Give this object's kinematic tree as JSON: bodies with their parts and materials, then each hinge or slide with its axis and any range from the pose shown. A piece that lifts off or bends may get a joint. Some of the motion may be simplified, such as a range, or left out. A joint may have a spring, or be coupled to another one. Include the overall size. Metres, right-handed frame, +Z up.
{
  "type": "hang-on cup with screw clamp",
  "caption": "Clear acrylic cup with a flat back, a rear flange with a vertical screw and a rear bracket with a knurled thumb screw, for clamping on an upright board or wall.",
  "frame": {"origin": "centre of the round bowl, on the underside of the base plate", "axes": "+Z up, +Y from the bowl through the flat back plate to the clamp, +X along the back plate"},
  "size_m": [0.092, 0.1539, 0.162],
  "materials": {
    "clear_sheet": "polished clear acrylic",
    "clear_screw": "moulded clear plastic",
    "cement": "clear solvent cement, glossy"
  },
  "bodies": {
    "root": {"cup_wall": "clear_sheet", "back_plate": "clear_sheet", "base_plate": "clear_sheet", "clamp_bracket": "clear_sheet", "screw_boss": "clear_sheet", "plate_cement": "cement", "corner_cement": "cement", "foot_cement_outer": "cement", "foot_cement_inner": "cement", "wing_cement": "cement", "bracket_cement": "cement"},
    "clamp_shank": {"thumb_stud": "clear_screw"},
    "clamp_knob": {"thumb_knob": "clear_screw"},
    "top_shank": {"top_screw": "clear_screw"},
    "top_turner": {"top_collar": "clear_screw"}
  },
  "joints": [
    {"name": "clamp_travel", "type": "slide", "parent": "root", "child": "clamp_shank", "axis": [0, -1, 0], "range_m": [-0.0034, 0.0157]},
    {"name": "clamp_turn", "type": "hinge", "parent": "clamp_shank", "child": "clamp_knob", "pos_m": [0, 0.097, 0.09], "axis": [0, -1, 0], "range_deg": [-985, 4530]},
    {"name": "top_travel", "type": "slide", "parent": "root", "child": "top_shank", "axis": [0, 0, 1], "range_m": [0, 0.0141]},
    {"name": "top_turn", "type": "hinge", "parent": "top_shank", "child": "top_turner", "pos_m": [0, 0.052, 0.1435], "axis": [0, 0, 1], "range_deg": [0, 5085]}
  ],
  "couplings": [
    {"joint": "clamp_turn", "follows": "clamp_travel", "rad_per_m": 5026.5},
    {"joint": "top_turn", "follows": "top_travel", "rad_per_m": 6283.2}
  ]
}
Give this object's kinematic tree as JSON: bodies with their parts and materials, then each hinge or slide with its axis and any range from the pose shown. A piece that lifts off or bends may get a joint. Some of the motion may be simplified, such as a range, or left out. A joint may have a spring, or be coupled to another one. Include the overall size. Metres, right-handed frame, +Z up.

▬▬▬

TASK REQUIREMENTS:
Quote all of the entries verbatim.

COMPLETED TASK:
Give this object's kinematic tree as JSON: bodies with their parts and materials, then each hinge or slide with its axis and any range from the pose shown. A piece that lifts off or bends may get a joint. Some of the motion may be simplified, such as a range, or left out. A joint may have a spring, or be coupled to another one. Include the overall size. Metres, right-handed frame, +Z up.
{
  "type": "hang-on cup with screw clamp",
  "caption": "Clear acrylic cup with a flat back, a rear flange with a vertical screw and a rear bracket with a knurled thumb screw, for clamping on an upright board or wall.",
  "frame": {"origin": "centre of the round bowl, on the underside of the base plate", "axes": "+Z up, +Y from the bowl through the flat back plate to the clamp, +X along the back plate"},
  "size_m": [0.092, 0.1539, 0.162],
  "materials": {
    "clear_sheet": "polished clear acrylic",
    "clear_screw": "moulded clear plastic",
    "cement": "clear solvent cement, glossy"
  },
  "bodies": {
    "root": {"cup_wall": "clear_sheet", "back_plate": "clear_sheet", "base_plate": "clear_sheet", "clamp_bracket": "clear_sheet", "screw_boss": "clear_sheet", "plate_cement": "cement", "corner_cement": "cement", "foot_cement_outer": "cement", "foot_cement_inner": "cement", "wing_cement": "cement", "bracket_cement": "cement"},
    "clamp_shank": {"thumb_stud": "clear_screw"},
    "clamp_knob": {"thumb_knob": "clear_screw"},
    "top_shank": {"top_screw": "clear_screw"},
    "top_turner": {"top_collar": "clear_screw"}
  },
  "joints": [
    {"name": "clamp_travel", "type": "slide", "parent": "root", "child": "clamp_shank", "axis": [0, -1, 0], "range_m": [-0.0034, 0.0157]},
    {"name": "clamp_turn", "type": "hinge", "parent": "clamp_shank", "child": "clamp_knob", "pos_m": [0, 0.097, 0.09], "axis": [0, -1, 0], "range_deg": [-985, 4530]},
    {"name": "top_travel", "type": "slide", "parent": "root", "child": "top_shank", "axis": [0, 0, 1], "range_m": [0, 0.0141]},
    {"name": "top_turn", "type": "hinge", "parent": "top_shank", "child": "top_turner", "pos_m": [0, 0.052, 0.1435], "axis": [0, 0, 1], "range_deg": [0, 5085]}
  ],
  "couplings": [
    {"joint": "clamp_turn", "follows": "clamp_travel", "rad_per_m": 5026.5},
    {"joint": "top_turn", "follows": "top_travel", "rad_per_m": 6283.2}
  ]
}
Give this object's kinematic tree as JSON: bodies with their parts and materials, then each hinge or slide with its axis and any range from the pose shown. A piece that lifts off or bends may get a joint. Some of the motion may be simplified, such as a range, or left out. A joint may have a spring, or be coupled to another one. Include the overall size. Metres, right-handed frame, +Z up.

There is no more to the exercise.